Thu 2 February 2017, 18:00 – 19:30 GMT
This seminar will explore key policy and practice around children with Special Educational Needs and Disability and how this supports the journey for the child and their family.
In 2014 the biggest Special Educational Needs and Disability reforms in over 30 years occurred with the introduction of the Children and Families Act 2014.
The seminar will explore why changes were needed and the drivers behind it. It will allow attendees to consider different perspectives on disability and how these have changed over the years. It will provide an opportunity to look at the journey of a child and their family through what can feel like a maze of services and processes.
Attendees will be provided with an opportunity to reflect on the practice of those that are supporting families and look how they can personalise their approach.
This seminar will be of particular interest to Child and Family Studies, Learning and Teaching and Professional Studies students, as well as anyone who works in a public-facing role such as childcare practitioners, social workers and housing officers.
Catherine began work in 1988 within residential schools for children with complex disabilities before moving to support adults in residential care moving from care assistant to Deputy Manager over the years. In 2001 Catherine joined Wakefield Council as a non-qualified social worker providing care management in a generic adult social work team. She was provided with an opportunity in 2003 to undertake a secondment to become a social worker, training at Leeds Metropolitan University.
On qualification, Catherine worked with disabled children after which she moved to project managing the modernisation of services for adults with learning disabilities.
In 2009 Catherine left the Local Authority to work as an Area Manager for KIDS, a national charity supporting disabled children.

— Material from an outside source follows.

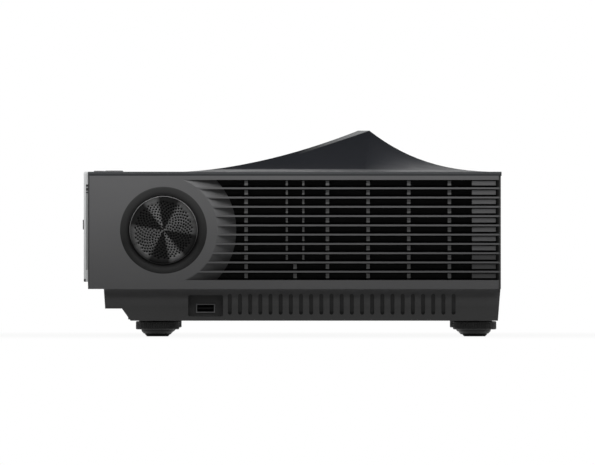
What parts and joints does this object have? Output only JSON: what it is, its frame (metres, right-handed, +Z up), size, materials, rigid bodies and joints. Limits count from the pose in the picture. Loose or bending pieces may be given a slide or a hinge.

Claire is a parent of two children with additional needs and has experienced the implementation of the SEN policy and the reforms first hand.
Claire spends most of her time looking after her children, but in her spare time has delivered training to parents and professionals on Down’s syndrome and the parents’ journey living with children with additional needs.
Claire volunteers for several local charities to try and improve outcomes for children with additional needs.